Weekly View - No tech immunity
The Pfizer/BioNTech breakthrough and the expectation that other vaccines will follow closely mean that we should avoid the grim scenario of a third or fourth wave of the pandemic. Of course, when precisely these vaccines will be ready for distribution and the extent to which the general population will accept to be vaccinated remain to be seen. But last week’s announcement makes it likely that economic recovery will progressively gain a firmer footing next year—to the benefit of value/cyclical stocks that have long underperformed their ‘growth’ style, especially in tech-related, rivals. Yet, as we wait for confirmation that value stocks can improve their relative performance in a sustainable way, it may be too early to abandon tech stocks, which continue to benefit from nominal bond yields that we think are set to remain low. Still needing to see a sustained recovery and/or a fiscal package we believe the sensible option for now is to look at the equal weight S&P 500 index to diversify from the big mega stocks that increasing dominate non-weighted indexes.
The Chinese authorities’ dramatic derailing of Ant Financial’s IPO should not be viewed in isolation. The issuing of guidelines to counter monopolistic practices in the internet industry and moves to rein in nonbank credit platforms suggest that economic security (and control) remain paramount for the Chinese government. Last week also saw the EU launch antitrust charges against Amazon. It is perhaps premature to call a ‘regime shift’ but the increased regulatory risk that Big Tech is facing certainly needs to be kept in mind when investing.

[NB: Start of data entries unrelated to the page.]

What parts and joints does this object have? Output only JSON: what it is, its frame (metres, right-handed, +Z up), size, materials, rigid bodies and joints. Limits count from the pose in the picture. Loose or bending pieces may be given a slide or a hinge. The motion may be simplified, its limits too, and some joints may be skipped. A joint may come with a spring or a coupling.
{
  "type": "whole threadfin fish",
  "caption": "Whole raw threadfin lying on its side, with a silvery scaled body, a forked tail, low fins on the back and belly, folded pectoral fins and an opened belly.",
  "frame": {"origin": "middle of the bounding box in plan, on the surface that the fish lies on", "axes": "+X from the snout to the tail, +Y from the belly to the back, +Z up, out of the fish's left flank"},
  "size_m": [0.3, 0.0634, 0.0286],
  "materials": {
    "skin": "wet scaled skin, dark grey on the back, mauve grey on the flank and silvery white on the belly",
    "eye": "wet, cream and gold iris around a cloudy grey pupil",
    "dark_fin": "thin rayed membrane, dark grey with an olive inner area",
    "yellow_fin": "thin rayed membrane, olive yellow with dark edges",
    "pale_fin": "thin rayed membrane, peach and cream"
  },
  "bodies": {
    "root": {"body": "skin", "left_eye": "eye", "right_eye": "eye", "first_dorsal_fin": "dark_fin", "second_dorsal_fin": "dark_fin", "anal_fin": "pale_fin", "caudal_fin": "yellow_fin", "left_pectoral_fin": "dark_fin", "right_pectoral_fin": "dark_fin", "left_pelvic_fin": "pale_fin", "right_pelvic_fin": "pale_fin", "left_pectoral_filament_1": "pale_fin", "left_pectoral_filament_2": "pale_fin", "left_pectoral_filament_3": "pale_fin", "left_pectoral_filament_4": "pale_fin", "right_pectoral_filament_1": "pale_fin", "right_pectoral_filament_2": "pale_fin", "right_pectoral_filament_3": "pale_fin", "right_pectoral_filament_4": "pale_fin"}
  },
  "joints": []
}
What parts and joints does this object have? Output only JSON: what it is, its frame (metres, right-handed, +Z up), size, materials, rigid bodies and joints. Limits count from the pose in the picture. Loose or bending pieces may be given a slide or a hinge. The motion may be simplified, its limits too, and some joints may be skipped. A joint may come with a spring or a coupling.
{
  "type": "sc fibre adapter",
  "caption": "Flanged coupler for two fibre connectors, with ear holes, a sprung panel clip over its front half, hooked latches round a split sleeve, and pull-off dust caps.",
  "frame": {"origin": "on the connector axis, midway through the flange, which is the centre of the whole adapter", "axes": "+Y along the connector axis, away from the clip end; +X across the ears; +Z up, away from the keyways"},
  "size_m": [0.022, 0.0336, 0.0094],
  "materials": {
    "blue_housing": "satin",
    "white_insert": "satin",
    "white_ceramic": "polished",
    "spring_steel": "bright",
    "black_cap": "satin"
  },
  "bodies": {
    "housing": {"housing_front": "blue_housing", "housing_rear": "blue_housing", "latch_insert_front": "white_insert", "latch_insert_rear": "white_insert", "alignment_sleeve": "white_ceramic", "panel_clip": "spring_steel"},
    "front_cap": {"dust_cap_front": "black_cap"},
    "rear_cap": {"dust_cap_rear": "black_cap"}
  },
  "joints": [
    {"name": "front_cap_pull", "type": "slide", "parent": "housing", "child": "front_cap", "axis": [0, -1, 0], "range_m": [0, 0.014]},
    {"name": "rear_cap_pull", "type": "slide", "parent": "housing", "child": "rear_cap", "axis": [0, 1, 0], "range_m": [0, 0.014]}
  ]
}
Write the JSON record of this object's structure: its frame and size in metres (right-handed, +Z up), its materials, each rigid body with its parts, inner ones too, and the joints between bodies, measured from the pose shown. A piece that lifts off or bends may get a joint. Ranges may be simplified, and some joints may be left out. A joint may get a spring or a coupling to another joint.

As Brexit talks enter their endgame, the election of the pro-EU Joe Biden in place of the pro-Brexit Donald Trump may further increase pressure on Boris Johnson to avoid a ‘hard’ Brexit. The departure of hard Brexiteers such as adviser Dominic Cummings is another pointer towards a UK-EU trade deal of sorts. These developments, plus signs of stabilisation in coronavirus infections in the UK, could be positive for UK assets in the short term and for sterling, including against the US dollar.